我在刚进学校就加入了学校国学社,后来社团深入探讨到古人的修身修德这样的问题。国学社组织晨读,读诵内容是《论语》,社团常去北京各个大学(如首都师范大学、北师大)听国学讲座,也常去参加如在谦学堂等校外文化机构的活动。我们就是这样在社团师兄师姐的带领下认识了许多博学而有思想的老师,其中就有郭老师,郭老师异乎寻常的平易近人使我们和他接触得多了起来。
那时我们社团对于进德修业的热情一浪高过一浪,郭老师有感于华科或可成为一个培养人才的好地方。于是在2012年将书院搬到百合东园小区,小区就在华北科技学院旁边,我也是在那个夏季开始到书院学习。郭老师想要把书院做成一个全面教学的地方,缺少一些老师,于是我们国学社的同学就自告奋勇地做起了“老师”,鹏申做孩子们的体育老师,建华做他们的数学老师,我做他们的物理老师。我们社团的同学频繁出入书院,一边做着孩子们的老师,一边又做着书院的学生,我们听郭老师讲国学,每每听完郭老师讲的东西都觉得自己穿越古今,和中外许多哲人进行了交流。
很早以前,郭老师学过音乐后来又学了中文专业,在接触过国学后便不可自拔,对国学痴迷到如醉如狂的地步。他曾游学五台山,参加过北京白羊沟第一期“论语一百”读书活动,也参与了王财贵教授发起的读经活动。后来陆续做过一些书院的老师,如三畏书院。他逢人便讲国学,有人担心他因此“失言”不受人待见,他在文章里回道“与其失人宁失言”,“失言”只是让人感觉热心过度,而“失人”却可能失去潜在可以培养的人才。
郭老师所创办的朋远书院多年来一直做的都是公益的国学,华科学生多所受益。郭老师以他微薄的收入来供书院的房租杂费,曾有一段时间资金供应不上撤离华科,但后来又搬回学校。对于来书院请教、了解国学的同学,无论是来自国学社内还是社外他无一不热情接待,循循善诱耐心讲解。对于来书院交流的老师或社会人士,即使观点不同,他无一不心平气和,实事求是以理服人。接触郭老师的人,鲜有不被他的博学和严谨所征服,鲜有不被他的热心和赤诚所震撼。
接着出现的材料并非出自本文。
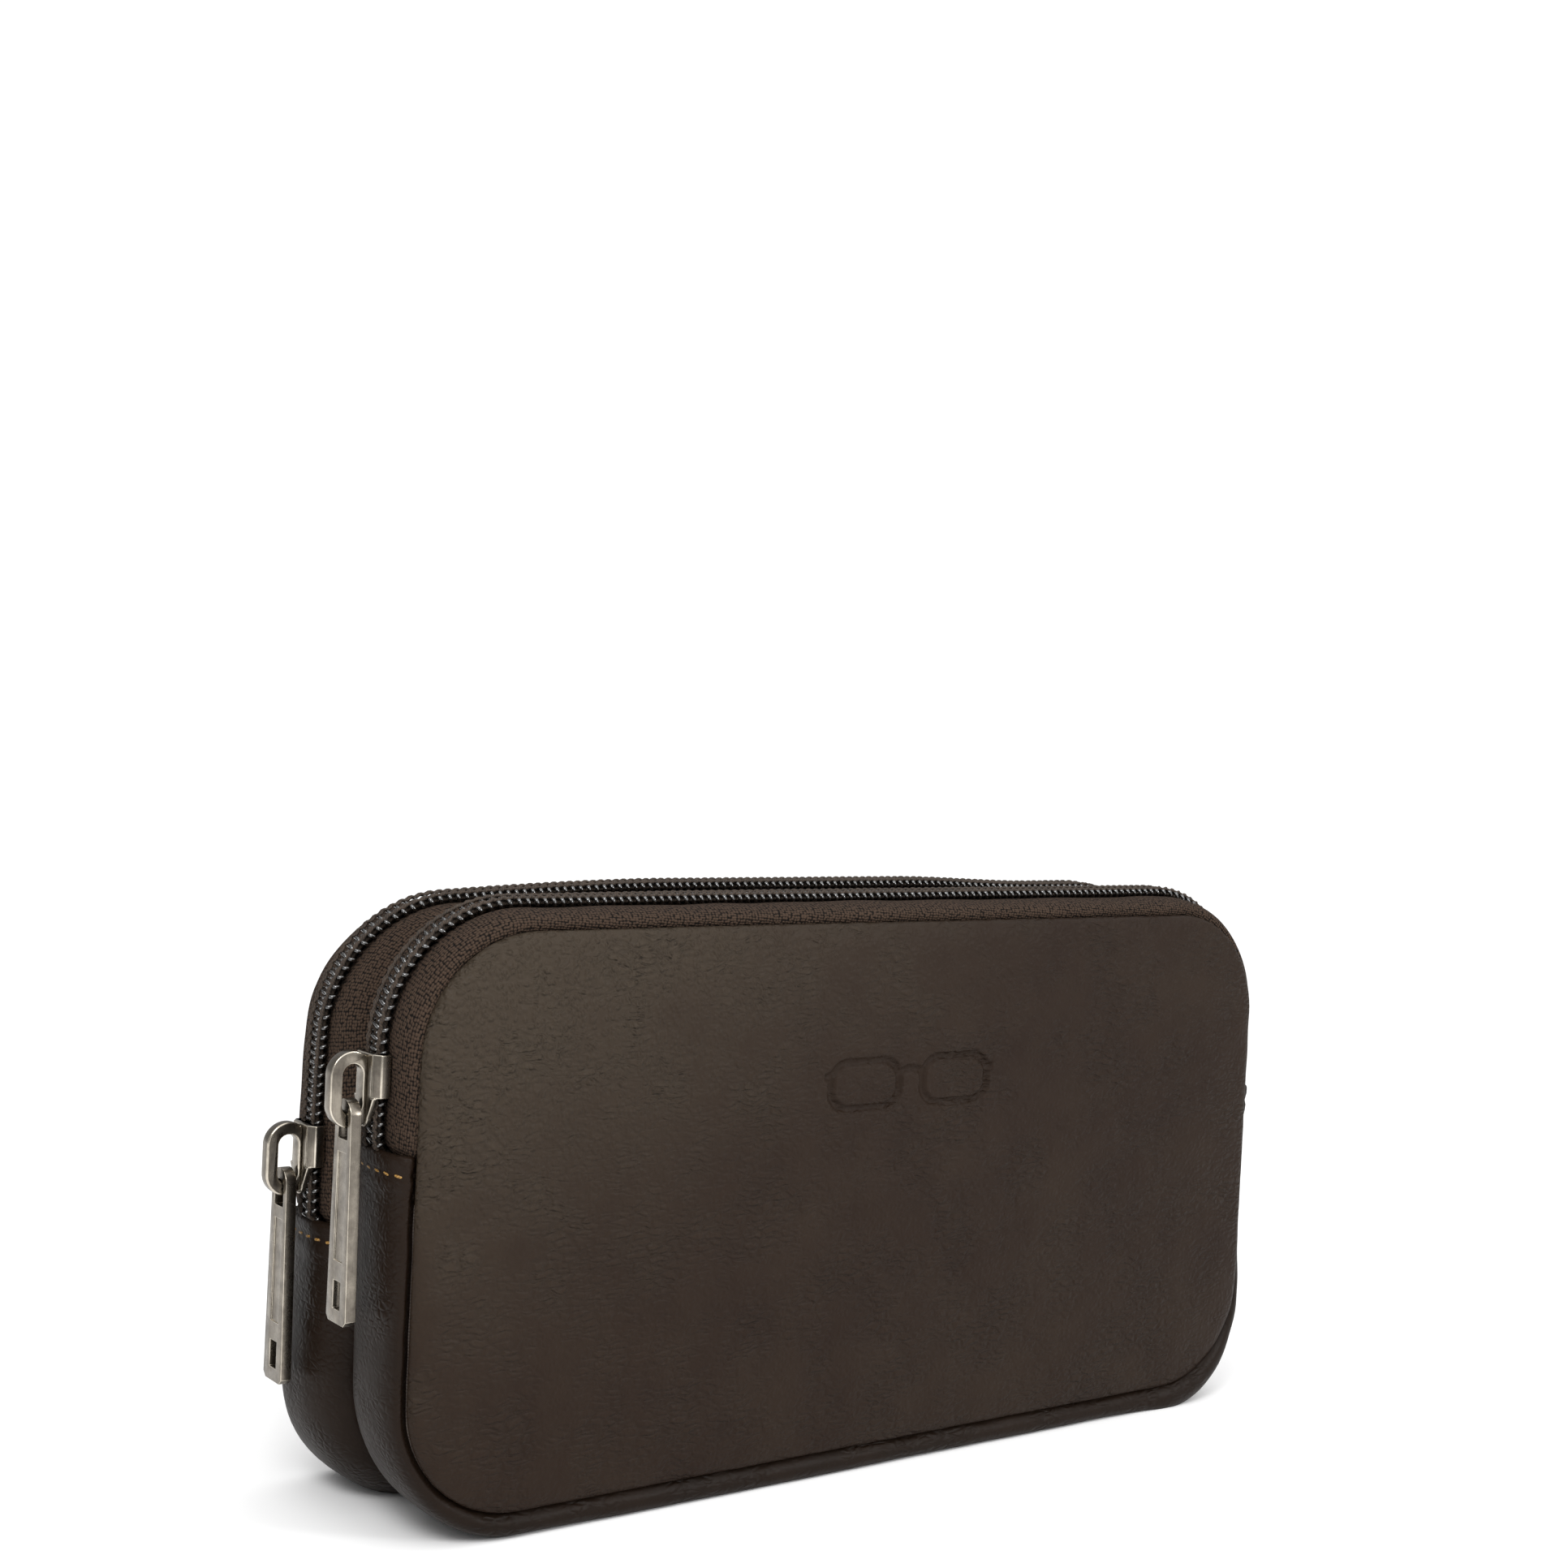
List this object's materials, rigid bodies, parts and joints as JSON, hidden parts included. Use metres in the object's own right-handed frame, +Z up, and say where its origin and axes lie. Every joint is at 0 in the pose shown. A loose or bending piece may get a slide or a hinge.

郭老师的大体思想大体可以概括为:三家并尊,五教同原。儒家似一日三餐必不可少,佛教如病人悔悟起死回生。马列毛思想适合革命,盛世治国还需礼法。若论思想,实际当今无论哪一家哪一教实际都处于式微阶段。这个时代在物质上比任何一个时代都繁盛,却比任何一个时代都少产思想上的人才。这个时代的人才大都被资本所驱使,高校的毕业生汲汲于自己的利益,鲜有人能认识到时代赋予新一辈的重任。
现在的时代,国与国之间、不同文化团体之间密切的交流越来越密切,文化的大融合必将成为时代的趋势,时代需要这样的人才,而郭老师早早地意识到了这一点,几经岁月他不改初心,欲择天下英才而教之,使书院成为国学人才的摇篮,思想上的盛地,战国时的稷下学宫,上世纪的复性书院。
书院愿望很好,常被落空,今我辈学人多不思进取,故人常有叹于年少不在,沉于物欲不可自拔,书院若要铸就大才,还待故人刮骨疗伤,抑或少年中识英雄。不管如何,我认为郭老师的远见卓识和坚韧意志都是常人所不具备的,这两点适合待时。郭老师的博学慎思和明辨笃行也是常人不具备的,此两点适合教学。若邻虽愚,但知郭老师是人间少有的人才,他学而跻贤哲,心思接苍宇,悲情及万民!
诸君见此文,若有立志于道,不倦于学者,其为书院所期待乎!书院竭诚以待诸君。